One of the underappreciated aspects of this proposed change is that it entangles the end of material information, which includes material USPI and UPSI. The disclosure of material information as provided in LODR and Disclosure and Investor Protection Guidelines is to protect and facilitate the decision-making process of the investors, or as the SAT explained in DLF Limited v. SEBI, for the purpose of formulating a complete opinion by prospective investors’. Thus, materiality relates to the adequacy of disclosure. On the contrary, the entire dogma of UPSI warrants the prohibition of insider trading, i.e., people with access to sensitive and unpublished information may not encash it to the exclusion and prejudice of other stakeholders by not closing the trading window for those in receipt of such information. The proposed amendment transforms the scheme of adequate disclosure into making the knowledge of material information sufficient for UPSI. The decision of SAT in Gujarat NRE Mineral Resources Ltd. vs. SEBI is a fine substantiation for this argument. In this decision, SAT did not consider disinvestment a UPSI, though it may be a settling point for an entity. This, in addition to the grounds raised in earlier parts, compromises and frustrates the meaning and ends of two distinct genres of information.

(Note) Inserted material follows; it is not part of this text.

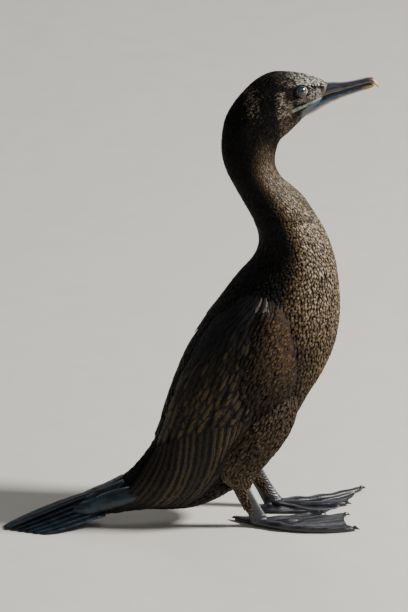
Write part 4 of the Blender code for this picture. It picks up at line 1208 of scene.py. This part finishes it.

The authors have brought forth how the proposed change shakes the foundations of the settled principles of jurisprudence of SEBI itself while also confusing the ends of disclosure of material information with the closure of trading windows under PIT. What is more glaring is that this change undoes the whole jurisprudence with respect to UPSI through an arbitrary classification, and that too is borrowed from LODR, a disclosure regulation much distinct from PIT, as already discussed earlier. Apart from that, this also increases the compliance requirements for listed entities. Further, this will curtail and immensely limit the trading opportunities of the insiders or designated people, as now receipt of every material piece of information would qualify as UPSI, and the trading window will close.